Provide again, from the entries below, every line from the one containing "cad_parts[node].hide_render = cad_parts[node].hide_viewport" through the one containing "full: float", exactly as written, and no other line.

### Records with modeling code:

* * *

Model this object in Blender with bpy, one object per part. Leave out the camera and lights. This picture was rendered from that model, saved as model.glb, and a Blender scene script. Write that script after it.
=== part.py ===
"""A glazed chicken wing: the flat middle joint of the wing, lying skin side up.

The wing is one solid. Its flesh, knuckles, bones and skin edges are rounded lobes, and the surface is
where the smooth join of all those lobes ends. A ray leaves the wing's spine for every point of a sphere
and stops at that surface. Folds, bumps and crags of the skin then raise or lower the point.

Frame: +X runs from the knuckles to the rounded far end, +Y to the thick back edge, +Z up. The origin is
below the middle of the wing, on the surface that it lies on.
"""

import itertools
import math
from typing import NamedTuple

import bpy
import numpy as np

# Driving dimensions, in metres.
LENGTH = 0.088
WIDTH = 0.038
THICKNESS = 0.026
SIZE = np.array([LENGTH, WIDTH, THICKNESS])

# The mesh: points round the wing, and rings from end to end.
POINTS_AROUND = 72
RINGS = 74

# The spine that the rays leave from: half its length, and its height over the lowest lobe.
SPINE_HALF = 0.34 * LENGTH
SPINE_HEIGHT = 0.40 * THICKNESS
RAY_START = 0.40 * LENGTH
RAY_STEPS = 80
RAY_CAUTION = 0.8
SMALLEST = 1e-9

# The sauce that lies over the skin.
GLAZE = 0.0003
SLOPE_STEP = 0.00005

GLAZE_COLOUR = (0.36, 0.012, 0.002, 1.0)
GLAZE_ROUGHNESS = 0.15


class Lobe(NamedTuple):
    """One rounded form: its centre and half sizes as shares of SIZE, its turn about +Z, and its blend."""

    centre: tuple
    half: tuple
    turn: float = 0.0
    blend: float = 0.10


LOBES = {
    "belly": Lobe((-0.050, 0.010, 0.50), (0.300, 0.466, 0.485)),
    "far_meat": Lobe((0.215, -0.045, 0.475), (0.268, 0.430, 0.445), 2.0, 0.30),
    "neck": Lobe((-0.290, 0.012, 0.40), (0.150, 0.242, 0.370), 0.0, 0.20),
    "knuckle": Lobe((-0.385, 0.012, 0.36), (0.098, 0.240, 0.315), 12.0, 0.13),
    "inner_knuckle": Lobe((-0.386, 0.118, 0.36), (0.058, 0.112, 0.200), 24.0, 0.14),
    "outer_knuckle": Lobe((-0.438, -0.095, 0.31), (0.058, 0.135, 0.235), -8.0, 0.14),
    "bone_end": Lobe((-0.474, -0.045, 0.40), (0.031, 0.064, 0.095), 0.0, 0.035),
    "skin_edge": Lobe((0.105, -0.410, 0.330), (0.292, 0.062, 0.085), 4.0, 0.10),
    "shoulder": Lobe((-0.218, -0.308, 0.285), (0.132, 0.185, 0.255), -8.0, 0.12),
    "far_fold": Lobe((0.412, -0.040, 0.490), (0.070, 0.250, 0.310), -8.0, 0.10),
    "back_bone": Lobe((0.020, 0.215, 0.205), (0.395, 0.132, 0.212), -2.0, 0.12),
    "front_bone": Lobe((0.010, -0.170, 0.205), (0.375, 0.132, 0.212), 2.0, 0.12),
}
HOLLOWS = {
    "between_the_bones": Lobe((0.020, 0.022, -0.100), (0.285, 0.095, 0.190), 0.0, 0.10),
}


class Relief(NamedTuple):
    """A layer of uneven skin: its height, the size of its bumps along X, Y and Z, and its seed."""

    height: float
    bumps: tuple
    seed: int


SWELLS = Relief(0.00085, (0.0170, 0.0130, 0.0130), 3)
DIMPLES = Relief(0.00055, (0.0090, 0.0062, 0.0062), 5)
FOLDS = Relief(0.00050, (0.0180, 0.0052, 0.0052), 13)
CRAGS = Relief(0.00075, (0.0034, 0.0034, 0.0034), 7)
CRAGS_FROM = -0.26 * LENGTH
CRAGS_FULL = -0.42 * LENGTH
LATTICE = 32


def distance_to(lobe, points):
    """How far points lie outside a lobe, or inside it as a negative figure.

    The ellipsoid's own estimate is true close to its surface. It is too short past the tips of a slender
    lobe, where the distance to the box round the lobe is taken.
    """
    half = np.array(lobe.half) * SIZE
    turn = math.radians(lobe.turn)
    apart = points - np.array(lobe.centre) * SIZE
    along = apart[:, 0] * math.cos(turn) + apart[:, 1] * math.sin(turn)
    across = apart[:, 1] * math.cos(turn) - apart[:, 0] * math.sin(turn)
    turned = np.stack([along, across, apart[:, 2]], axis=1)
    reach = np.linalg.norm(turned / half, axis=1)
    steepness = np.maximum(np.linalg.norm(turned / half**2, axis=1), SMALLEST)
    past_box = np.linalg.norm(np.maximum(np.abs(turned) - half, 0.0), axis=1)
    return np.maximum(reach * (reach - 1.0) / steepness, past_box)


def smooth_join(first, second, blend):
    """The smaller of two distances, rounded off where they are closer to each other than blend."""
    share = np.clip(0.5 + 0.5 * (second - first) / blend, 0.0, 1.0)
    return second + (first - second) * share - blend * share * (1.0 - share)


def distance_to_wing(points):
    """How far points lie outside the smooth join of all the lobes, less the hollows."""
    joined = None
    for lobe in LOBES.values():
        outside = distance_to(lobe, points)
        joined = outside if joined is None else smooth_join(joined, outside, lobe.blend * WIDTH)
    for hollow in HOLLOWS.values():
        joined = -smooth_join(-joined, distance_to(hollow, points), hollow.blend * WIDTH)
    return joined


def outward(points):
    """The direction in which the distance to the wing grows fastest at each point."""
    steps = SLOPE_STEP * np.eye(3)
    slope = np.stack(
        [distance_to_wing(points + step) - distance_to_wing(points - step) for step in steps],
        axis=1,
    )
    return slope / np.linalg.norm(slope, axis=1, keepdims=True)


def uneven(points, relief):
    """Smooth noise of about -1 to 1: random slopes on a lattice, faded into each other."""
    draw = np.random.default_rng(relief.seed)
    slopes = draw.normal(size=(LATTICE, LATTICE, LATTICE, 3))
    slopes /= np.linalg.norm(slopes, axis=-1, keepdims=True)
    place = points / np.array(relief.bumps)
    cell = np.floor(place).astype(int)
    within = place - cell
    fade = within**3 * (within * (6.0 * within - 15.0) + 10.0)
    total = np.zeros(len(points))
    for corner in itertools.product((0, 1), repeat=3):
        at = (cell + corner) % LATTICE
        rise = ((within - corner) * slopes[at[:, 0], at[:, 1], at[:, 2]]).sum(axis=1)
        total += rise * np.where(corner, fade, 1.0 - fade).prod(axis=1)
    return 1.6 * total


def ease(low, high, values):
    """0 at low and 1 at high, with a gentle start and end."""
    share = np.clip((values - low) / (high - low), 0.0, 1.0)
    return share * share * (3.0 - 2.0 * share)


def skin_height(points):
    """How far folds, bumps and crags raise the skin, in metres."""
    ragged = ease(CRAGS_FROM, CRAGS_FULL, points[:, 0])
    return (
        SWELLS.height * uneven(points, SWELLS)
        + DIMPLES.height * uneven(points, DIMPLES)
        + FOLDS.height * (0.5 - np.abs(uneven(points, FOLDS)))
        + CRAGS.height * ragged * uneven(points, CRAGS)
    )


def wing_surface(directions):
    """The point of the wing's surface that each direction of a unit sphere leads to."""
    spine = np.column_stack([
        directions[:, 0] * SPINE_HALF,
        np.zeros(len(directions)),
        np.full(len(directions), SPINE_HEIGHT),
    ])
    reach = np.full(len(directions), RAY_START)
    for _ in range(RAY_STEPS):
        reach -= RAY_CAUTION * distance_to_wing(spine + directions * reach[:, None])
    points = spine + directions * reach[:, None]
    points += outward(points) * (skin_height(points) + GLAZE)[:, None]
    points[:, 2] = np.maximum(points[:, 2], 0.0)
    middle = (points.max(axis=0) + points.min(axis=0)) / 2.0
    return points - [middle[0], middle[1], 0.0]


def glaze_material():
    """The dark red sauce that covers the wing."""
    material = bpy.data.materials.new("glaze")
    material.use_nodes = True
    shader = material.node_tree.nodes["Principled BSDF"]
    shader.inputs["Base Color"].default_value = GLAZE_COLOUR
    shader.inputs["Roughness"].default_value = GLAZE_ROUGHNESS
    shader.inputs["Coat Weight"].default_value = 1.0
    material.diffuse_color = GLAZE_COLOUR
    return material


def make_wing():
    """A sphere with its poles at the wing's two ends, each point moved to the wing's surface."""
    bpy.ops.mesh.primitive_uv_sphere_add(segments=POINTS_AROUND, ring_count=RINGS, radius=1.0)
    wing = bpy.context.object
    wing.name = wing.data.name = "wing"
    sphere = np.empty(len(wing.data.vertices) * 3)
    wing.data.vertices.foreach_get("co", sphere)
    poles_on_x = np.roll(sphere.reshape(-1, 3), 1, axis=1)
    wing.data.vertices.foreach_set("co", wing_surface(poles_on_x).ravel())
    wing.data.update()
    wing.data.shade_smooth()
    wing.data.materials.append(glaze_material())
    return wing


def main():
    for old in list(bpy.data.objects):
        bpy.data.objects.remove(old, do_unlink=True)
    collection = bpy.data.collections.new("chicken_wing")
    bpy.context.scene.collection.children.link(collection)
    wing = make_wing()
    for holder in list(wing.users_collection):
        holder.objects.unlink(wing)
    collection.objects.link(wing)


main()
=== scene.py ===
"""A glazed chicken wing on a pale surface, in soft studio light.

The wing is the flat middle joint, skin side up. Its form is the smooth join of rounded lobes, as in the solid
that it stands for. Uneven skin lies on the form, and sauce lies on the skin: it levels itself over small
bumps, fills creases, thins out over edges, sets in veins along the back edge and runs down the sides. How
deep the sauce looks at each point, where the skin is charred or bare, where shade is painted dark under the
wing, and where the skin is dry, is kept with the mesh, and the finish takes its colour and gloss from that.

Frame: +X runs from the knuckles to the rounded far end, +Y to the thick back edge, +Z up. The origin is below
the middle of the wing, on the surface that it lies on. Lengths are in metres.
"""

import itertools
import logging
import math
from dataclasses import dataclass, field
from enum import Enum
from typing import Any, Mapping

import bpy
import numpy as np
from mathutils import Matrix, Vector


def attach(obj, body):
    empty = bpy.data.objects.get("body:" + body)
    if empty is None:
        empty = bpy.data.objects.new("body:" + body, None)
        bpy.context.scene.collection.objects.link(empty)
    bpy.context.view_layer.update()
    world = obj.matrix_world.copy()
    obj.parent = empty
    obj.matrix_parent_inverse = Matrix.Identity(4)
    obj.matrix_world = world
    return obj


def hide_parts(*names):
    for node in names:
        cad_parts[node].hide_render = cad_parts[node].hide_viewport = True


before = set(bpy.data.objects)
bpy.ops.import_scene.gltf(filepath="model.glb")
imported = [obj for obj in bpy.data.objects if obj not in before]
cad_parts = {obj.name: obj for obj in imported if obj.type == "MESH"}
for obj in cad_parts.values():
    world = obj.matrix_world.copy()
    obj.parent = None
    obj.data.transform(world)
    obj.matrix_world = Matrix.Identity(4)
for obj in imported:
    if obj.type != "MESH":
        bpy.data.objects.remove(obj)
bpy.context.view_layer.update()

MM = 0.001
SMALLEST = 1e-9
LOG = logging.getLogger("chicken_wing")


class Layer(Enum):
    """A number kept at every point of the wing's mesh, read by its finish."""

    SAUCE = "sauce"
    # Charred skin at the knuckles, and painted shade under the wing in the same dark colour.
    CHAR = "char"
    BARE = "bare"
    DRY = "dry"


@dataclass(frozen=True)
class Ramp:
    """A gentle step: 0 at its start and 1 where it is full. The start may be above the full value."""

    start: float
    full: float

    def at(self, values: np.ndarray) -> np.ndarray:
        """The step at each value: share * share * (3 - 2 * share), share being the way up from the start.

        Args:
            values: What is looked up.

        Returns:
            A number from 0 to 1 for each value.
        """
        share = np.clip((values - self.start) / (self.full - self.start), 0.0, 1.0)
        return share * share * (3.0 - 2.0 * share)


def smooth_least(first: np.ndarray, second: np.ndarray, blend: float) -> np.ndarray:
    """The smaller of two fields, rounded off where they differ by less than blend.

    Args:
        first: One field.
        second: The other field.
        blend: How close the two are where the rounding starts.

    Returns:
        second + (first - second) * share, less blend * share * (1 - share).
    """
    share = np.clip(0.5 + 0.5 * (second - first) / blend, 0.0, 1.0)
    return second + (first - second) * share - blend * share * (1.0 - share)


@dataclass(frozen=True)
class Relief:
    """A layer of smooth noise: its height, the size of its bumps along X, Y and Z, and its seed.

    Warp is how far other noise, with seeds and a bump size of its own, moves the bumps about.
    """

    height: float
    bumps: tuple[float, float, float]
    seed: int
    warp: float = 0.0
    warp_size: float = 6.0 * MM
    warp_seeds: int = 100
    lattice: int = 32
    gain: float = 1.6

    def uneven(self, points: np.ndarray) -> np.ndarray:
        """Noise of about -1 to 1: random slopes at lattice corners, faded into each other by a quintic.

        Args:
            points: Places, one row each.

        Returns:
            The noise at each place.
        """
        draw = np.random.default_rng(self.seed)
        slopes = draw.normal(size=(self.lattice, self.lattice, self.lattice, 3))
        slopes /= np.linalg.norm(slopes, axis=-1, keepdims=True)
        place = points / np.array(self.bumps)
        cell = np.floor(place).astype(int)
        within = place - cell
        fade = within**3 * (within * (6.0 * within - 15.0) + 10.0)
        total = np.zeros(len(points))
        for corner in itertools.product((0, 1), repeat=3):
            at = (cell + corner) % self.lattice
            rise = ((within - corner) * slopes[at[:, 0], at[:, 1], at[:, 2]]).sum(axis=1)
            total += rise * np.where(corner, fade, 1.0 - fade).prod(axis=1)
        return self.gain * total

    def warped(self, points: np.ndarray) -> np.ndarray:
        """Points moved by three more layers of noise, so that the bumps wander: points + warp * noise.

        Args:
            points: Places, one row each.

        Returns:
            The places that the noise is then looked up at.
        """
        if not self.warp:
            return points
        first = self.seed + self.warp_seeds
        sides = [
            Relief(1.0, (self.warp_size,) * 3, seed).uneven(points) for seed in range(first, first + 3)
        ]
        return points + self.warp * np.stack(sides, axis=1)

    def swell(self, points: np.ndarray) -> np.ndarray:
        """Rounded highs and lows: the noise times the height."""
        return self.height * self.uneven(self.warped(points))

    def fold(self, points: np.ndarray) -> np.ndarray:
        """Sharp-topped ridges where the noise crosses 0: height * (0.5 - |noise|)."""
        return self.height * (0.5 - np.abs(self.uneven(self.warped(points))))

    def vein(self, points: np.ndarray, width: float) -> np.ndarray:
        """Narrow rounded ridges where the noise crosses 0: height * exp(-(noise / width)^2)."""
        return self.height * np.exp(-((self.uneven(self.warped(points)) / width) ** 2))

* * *

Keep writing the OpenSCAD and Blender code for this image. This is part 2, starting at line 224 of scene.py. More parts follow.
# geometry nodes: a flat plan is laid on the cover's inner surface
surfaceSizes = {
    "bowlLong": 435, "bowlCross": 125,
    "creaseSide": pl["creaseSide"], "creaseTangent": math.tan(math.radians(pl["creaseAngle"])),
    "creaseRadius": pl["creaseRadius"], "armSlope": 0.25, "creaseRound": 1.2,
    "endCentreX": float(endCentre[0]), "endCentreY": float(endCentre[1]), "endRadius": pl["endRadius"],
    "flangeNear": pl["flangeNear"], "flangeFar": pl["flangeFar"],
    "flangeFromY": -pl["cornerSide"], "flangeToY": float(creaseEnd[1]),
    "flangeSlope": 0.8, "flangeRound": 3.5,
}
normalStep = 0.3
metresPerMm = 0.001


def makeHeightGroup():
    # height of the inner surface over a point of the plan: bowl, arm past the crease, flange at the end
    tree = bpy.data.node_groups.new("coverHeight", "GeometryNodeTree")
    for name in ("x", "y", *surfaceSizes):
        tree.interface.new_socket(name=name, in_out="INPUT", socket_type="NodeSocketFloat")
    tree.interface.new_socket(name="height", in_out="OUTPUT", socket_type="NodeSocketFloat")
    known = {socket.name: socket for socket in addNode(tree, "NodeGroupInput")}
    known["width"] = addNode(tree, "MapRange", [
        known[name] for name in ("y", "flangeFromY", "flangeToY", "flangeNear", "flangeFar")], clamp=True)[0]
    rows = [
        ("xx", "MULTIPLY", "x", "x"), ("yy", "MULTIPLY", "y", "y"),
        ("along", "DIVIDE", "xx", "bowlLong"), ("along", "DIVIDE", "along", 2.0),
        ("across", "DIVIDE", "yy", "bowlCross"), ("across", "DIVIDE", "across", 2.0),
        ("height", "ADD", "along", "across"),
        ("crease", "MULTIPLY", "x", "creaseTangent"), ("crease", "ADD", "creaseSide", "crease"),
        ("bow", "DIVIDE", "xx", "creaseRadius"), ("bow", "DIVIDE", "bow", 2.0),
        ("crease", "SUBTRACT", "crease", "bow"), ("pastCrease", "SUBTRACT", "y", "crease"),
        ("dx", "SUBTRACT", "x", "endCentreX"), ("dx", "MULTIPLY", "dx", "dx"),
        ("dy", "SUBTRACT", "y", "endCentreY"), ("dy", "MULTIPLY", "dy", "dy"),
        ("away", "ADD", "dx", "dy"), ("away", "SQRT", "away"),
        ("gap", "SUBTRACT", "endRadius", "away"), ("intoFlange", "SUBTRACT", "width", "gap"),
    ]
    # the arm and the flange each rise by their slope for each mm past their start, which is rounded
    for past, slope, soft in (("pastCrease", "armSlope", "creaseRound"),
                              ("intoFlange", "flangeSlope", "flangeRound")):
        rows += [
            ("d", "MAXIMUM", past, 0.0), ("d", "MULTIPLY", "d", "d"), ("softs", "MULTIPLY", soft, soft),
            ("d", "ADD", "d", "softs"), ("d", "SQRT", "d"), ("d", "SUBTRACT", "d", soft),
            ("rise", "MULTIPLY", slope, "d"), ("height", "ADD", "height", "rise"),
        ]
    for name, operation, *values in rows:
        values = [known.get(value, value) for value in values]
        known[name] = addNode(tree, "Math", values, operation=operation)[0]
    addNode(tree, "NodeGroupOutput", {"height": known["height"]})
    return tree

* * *

### Solution to this problem:
        cad_parts[node].hide_render = cad_parts[node].hide_viewport = True


before = set(bpy.data.objects)
bpy.ops.import_scene.gltf(filepath="model.glb")
imported = [obj for obj in bpy.data.objects if obj not in before]
cad_parts = {obj.name: obj for obj in imported if obj.type == "MESH"}
for obj in cad_parts.values():
    world = obj.matrix_world.copy()
    obj.parent = None
    obj.data.transform(world)
    obj.matrix_world = Matrix.Identity(4)
for obj in imported:
    if obj.type != "MESH":
        bpy.data.objects.remove(obj)
bpy.context.view_layer.update()

MM = 0.001
SMALLEST = 1e-9
LOG = logging.getLogger("chicken_wing")


class Layer(Enum):
    """A number kept at every point of the wing's mesh, read by its finish."""

    SAUCE = "sauce"
    # Charred skin at the knuckles, and painted shade under the wing in the same dark colour.
    CHAR = "char"
    BARE = "bare"
    DRY = "dry"


@dataclass(frozen=True)
class Ramp:
    """A gentle step: 0 at its start and 1 where it is full. The start may be above the full value."""

    start: float
    full: float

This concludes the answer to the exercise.